"""
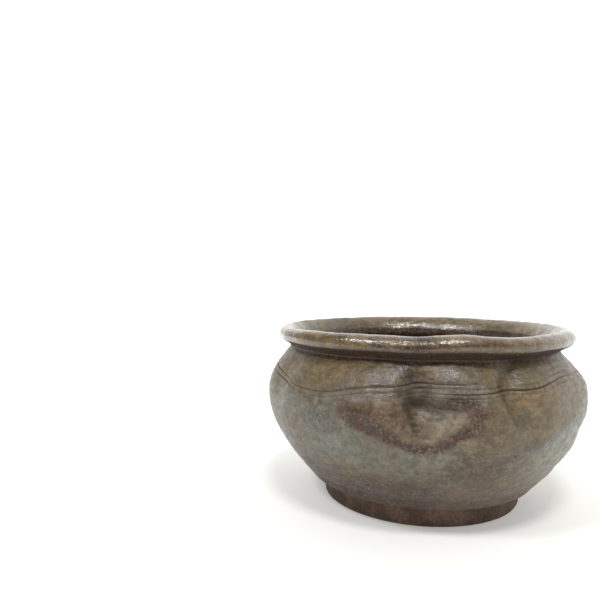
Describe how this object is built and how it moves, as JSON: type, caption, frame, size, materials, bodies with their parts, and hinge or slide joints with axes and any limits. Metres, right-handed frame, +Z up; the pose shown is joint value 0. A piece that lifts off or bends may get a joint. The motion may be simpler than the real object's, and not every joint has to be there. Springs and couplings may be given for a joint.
{
  "type": "waste water bowl",
  "caption": "Round stoneware tea-room waste water bowl with a foot ring, a thumb-pushed shoulder with combed wave lines, and a rolled lip.",
  "frame": {"origin": "centre of the bowl's outline, on the surface that the foot ring stands on", "axes": "+Z up through the mouth; -Y is the front, the side with the deep thumb push"},
  "size_m": [0.162, 0.1624, 0.0892],
  "materials": {
    "bare_clay": "matt unglazed dark red-brown stoneware",
    "flashed_clay": "satin fire-flashed stoneware",
    "ash_glazed_clay": "semi-gloss mottled grey, olive and brown ash glaze",
    "lip_glaze": "glossy olive-tan ash glaze over red-brown clay"
  },
  "bodies": {
    "root": {"foot_ring": "bare_clay", "base_disc": "flashed_clay", "wall": "ash_glazed_clay", "lip": "lip_glaze"}
  },
  "joints": []
}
"""
§ **Task**: Give the listing again, word for word.

§ **Response to this exercise**:
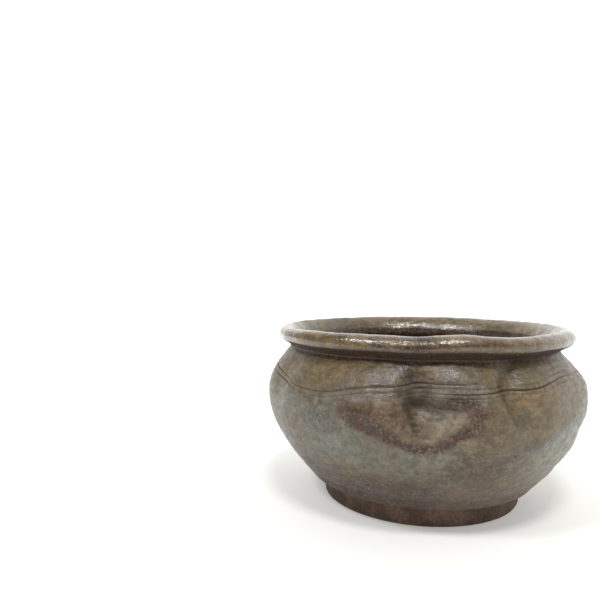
Describe how this object is built and how it moves, as JSON: type, caption, frame, size, materials, bodies with their parts, and hinge or slide joints with axes and any limits. Metres, right-handed frame, +Z up; the pose shown is joint value 0. A piece that lifts off or bends may get a joint. The motion may be simpler than the real object's, and not every joint has to be there. Springs and couplings may be given for a joint.
{
  "type": "waste water bowl",
  "caption": "Round stoneware tea-room waste water bowl with a foot ring, a thumb-pushed shoulder with combed wave lines, and a rolled lip.",
  "frame": {"origin": "centre of the bowl's outline, on the surface that the foot ring stands on", "axes": "+Z up through the mouth; -Y is the front, the side with the deep thumb push"},
  "size_m": [0.162, 0.1624, 0.0892],
  "materials": {
    "bare_clay": "matt unglazed dark red-brown stoneware",
    "flashed_clay": "satin fire-flashed stoneware",
    "ash_glazed_clay": "semi-gloss mottled grey, olive and brown ash glaze",
    "lip_glaze": "glossy olive-tan ash glaze over red-brown clay"
  },
  "bodies": {
    "root": {"foot_ring": "bare_clay", "base_disc": "flashed_clay", "wall": "ash_glazed_clay", "lip": "lip_glaze"}
  },
  "joints": []
}